The six points of the plan, according to Sydney Herald Tribune, are: A licensing system for imams; A support program for imams, to include English language teaching and lessons in Australian political and social systems; Mentors for post-school youths, to develop leadership; A college to train home-grown imams - the Islamic Research Center in Brisbane is working towards such a system under the auspices of Griffith University; Focus groups to examine community needs; and an effective media strategy to counter negative publicity.

The paper added that the Youth Forum has also written to the PM John Howard and opposition Leader John Brogden, seeking meetings to discuss problems of the minority.

Well-Integrated

"Australian Muslims are one of the most integrated communities in the West but some children at Islamic schools never get out of their own suburbs between years seven and 12," Seyit, the Forum's executive director, told the paper Sunday, August 21.

"They've never been to the northern beaches; they don't meet people of other cultures."
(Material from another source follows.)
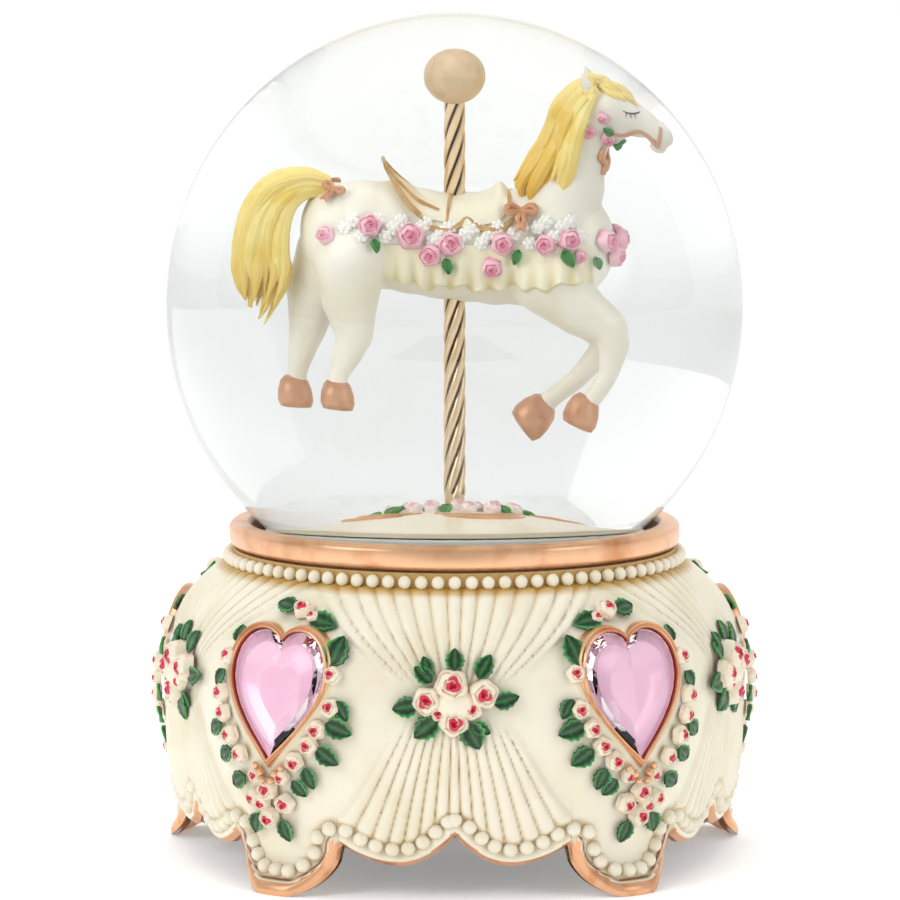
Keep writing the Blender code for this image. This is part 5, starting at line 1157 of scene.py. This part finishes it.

"We don't have ghettos like Muslims in England but some Australian Muslims do stick to their enclaves," he told the daily.

"Some sheiks tell them not to talk to non-Muslims. They have no sense of belonging to the Australian community."

During their Forum Monday, young Australian Muslims said the minority must modernize and further integrate into mainstream society, warning its isolated youth were vulnerable to "radicals", according to Reuters.

Seyit, a former school teacher, told Reuters there were some Australian Muslims who sympathized with Al-Qaeda chief Osama bin Laden and who had the potential to incite violence.

Seyit added Australia's smaller mosques needed to be brought into line with the country's mainstream mosques.

"The smaller mosques are the ones that are still using an archaic and dogmatic approach to teaching Islam – the hell-fire and brimstone approach," he told Reuters.

"What is needed is more dialogue with these imams."

Australian Federal Police Commissioner Mick Keelty said earlier in August that up to 60 "suspected Islamic militants" in Sydney and Melbourne were under surveillance.

Australia sent troops to Iraq and Afghanistan and has been on a medium-level security alert since shortly after the Sept. 11, 2001, attacks on the United States. But Australia has never suffered a major peacetime attack at home.

"A common thread which has run through extremists' attacks and ... declarations has been the use of a perverted interpretation of Islam," Howard told reporters.

Muslims have been in Australia for some 200 years, originally arriving as camel drivers to help explore the outback. Muslims currently make up 1.5 percent of the 20 million population and live mainly in Sydney and Melbourne.

Roadmap for Imams

Howard is holding a summit with Muslims Tuesday. (Reuters)

On Howard's summit with Muslims Tuesday, Seyit has told the Sydney Herald Tribune the summit would achieve nothing because it excluded key Muslims.

Another "summit", organized by the Islamic group Affinity, will be held on September 11. It will include Muslims not attending Tuesday - women, young people, Lebanese, Turks, Pakistanis, Bosnians and academics, according to the daily.

Seyit, however, called on Howard's summit to consider the Forum's plan, which calls for the accreditation and training of imams.

He said imams who migrated from the Middle East came from very different societies to modern, multi-cultural Australia.

The Forum's plan called on imams to have a certain level of competency to lead a mosque, pass a certain level of English fluency, have a basic knowledge of Australian society, its norms, traditions and politics, and undergo a character test.

It also called on the Australian government to help establish the country's first Islamic institute which would produce home-grown imams.

"The aim is to produce a new generation of home-grown Australian imams, fluent in English and accustomed to Australian society," said Seyit.